Now, you will come to that moment. Now it’s vital at that moment, that you have your hand in the
Person who has control of the other side of the universe. And who can lead you gently in. Now,
that’s why it’s so important to have personal faith in Jesus. At that moment, it doesn’t matter if
you agree with Billy Graham, it doesn’t matter if you agree with anybody else, doesn’t matter if you
agree with all the tenets of the Church. At that moment, the only thing that will give you peace is
that you know your Savior, and you know he knows you, and that you have walked in close harmony with
him over the years. And that everything that he has born for you on Calvary, you have let go out of
your life. And there is no sin in your life that causes him pain that you have not relinquished.
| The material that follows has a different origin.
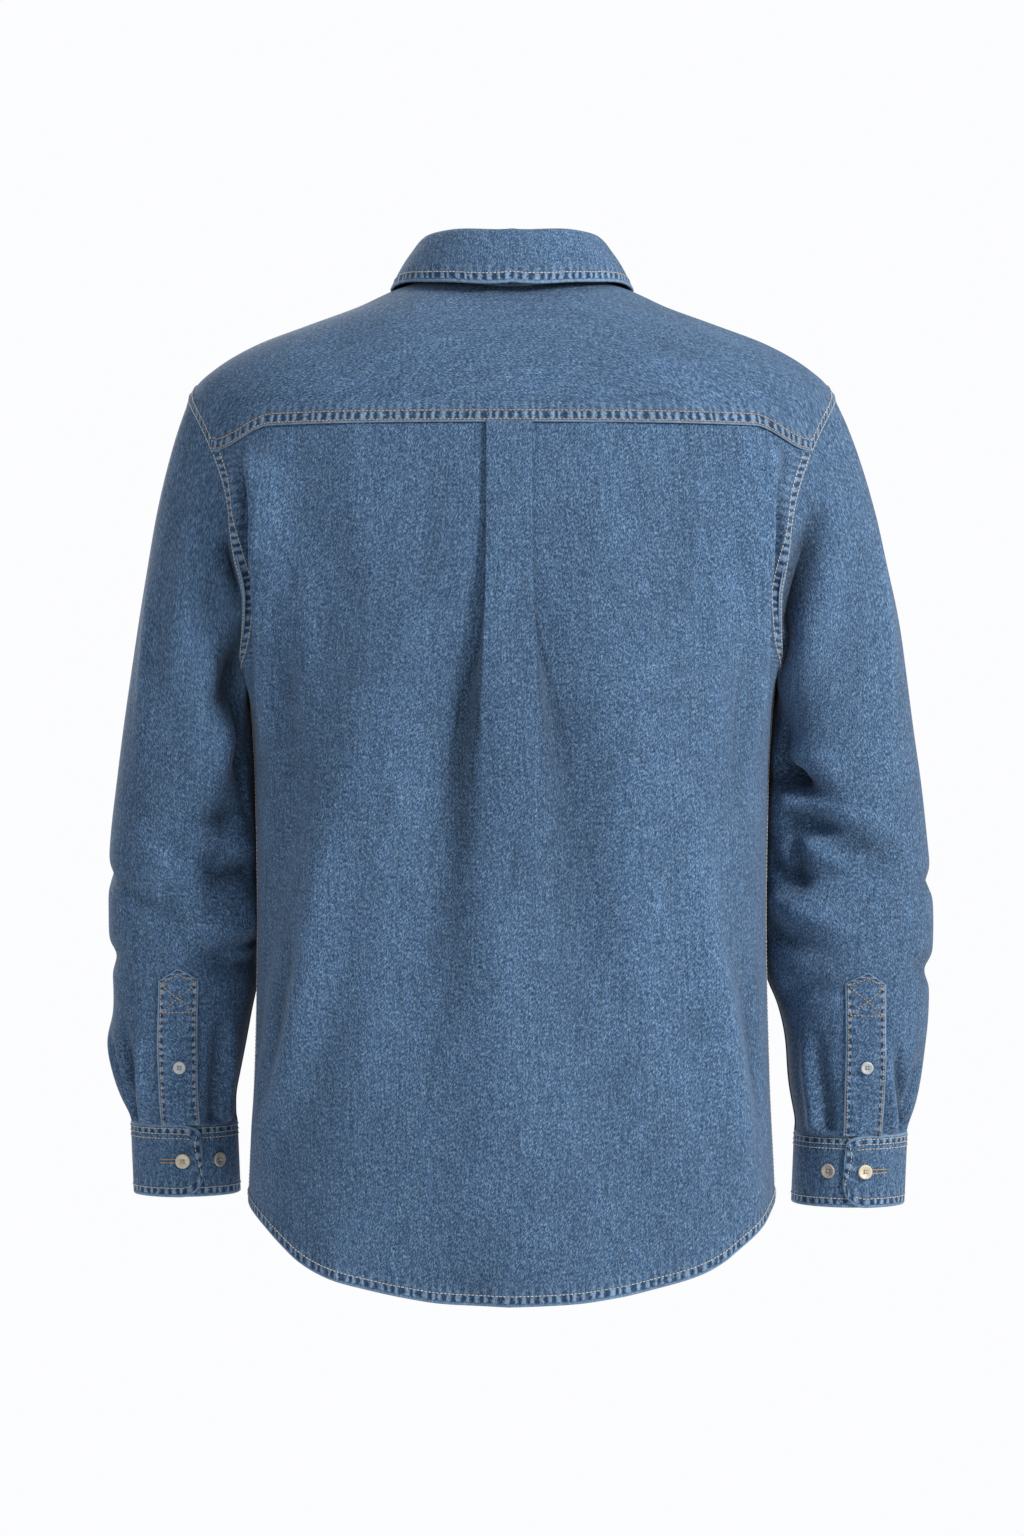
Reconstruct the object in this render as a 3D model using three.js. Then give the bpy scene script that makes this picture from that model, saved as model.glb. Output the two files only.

That’s what it is. So really, it’s not any different from me knowing you. Not any different from
that. It’s just two persons being really honest with each other. And Jesus is willing to be that
with you this morning.
Let us pray.
Jesus we would approach you, each one individually. And Lord we want real faith and we want to
personally trust you. And we want to know that you know us. So Jesus, we even just want to say our
names to you now. Seems funny, but at least just introduce ourselves to you, and tell you who we
are. And Lord Jesus we want to be in you, and we want to know you. And we know that you alone know
the way through death. And we know that at that time, we won’t have the consciousness or the
composure to think these things, and so we want to settle this now. Jesus, we want you to come into
our lives and we want you to begin to save us from our sins. And Jesus we want to start being real
with you ourselves.
So we ask you now to come into us. And we understand that we cannot treat you as a thing and we
understand that since you’re God, we can’t play fast and loose with you and ignore you one day and
expect you to come running to our bidding the next. Jesus, we will treat you as the Lord of the
universe, and we will respect you, and we will do what you tell us to, if you’ll make that plain to
us. We’ll begin to obey you in our wills, and we would thank you for all that you have done for us.
So Jesus we ask you now to help us to start a new life with you personally, as our personal Savior
and our own dear friend, we ask you to do this. And now the grace of our Lord Jesus and the love of
God and the fellowship of the Holy Spirit be with us now and evermore.